LAMPUNG - Rais 'Aam Pengurus Besar Nahdlatul Ulama (PBNU) KH Miftachul Akhyar mengibaratkan sistem komando NU dengan tongkat Nabi Musa. Ketika Syakhona Cholil memberi isyarat kepada KH Hasyim Asy’ari menjelang pendirian Nahdlatul Ulama, dilakukan dengan memberikan tongkat dan surat Thaha ayat 17-23 yang berisi kisah tongkat kukjizat Nabi Musa as.
"Tongkat mukjizat Nabi Musa itu menegaskan bahwa NU dilahirkan tiada lain kecuali untuk mengomando," kata dia dalam Khutbah Iftitah Muktamar Ke-34 NU di Pesantren Darussaadah Lampung Tengah, Rabu 22 Desember.
Kiai Miftach menjelaskan, sampai sekarang pun tongkat menjadi simbol komando para panglima. Sebagai panglima tertinggi, misalnya, presiden juga memegang tongkat komando.
Dengan demikian, harap Pengasuh Pondok Pesantren Miftsachus Sunnah, Surabaya itu, berdirinya NU bukan sekadar memperbanyak jumlah organisasi yang ada di masyarakat. Di samping untuk menjaga dan meluruskan nilai-nilai ahlussunnah wal jamaah, NU juga diharapkan menjadi 'sesakti' tongkat Nabi Musa.
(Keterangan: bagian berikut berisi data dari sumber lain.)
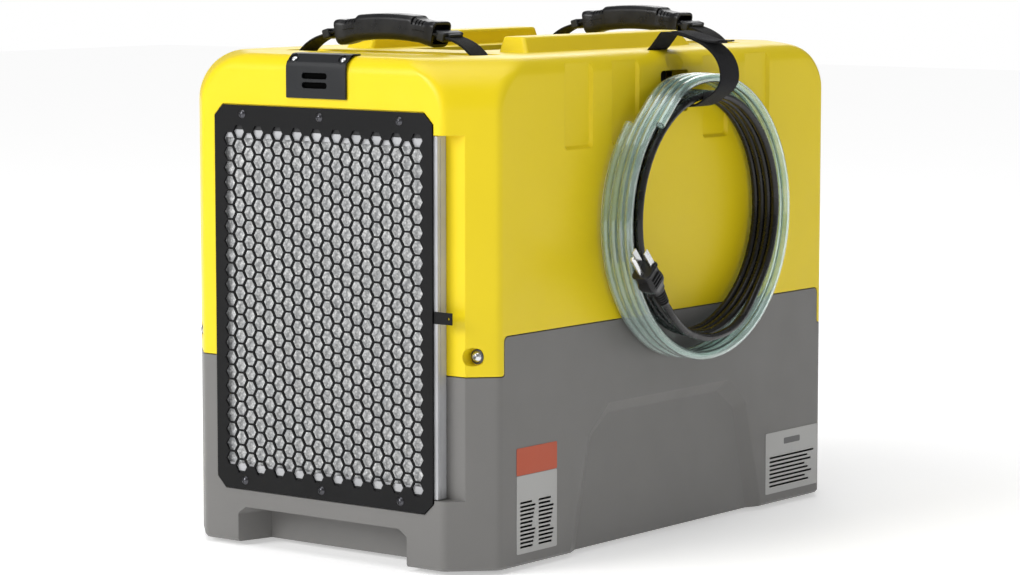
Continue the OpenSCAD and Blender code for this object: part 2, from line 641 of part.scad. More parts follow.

"Itulah harapan dari para pendiri Nahdlatul Ulama yang juga sudah dibuktikan oleh generasi terdahulu," ujar kiai kelahiran Surabaya, Jawa Timur itu dilansir dari NU Online.
Dengan itu, maka yang diharapkan oleh para pendiri NU adalah organisasi kemasyarakatan terbesar ini memiliki sistem komando yang disebut grand control. Artinya, sistem dan gerakan NU harus bisa melahirkan garis komando secara organisatoris dari PBNU sampai kepengurusan di tingkat anak ranting.
Sehingga, NU akan menjadi organisasi keagamaan dan sosial yang bergerak secara sistemik, proaktif, dan responsif, serta terus-menerus menebarkan kasih sayang. Juga mampu menebarkan kemaslahatan di dunia sampai akhirat dan bersaing di segala bidang dengan organisasi-organisasi lainnya.
"Kita wajib menjaga dan mengamalkan nilai-nilai ahlussunnah wal jama'ah. Juga mengembangkan nilai-nilai kebangsaan dan mempertahankan Negara Kesatuan Republik Indonesia," imbuhnya.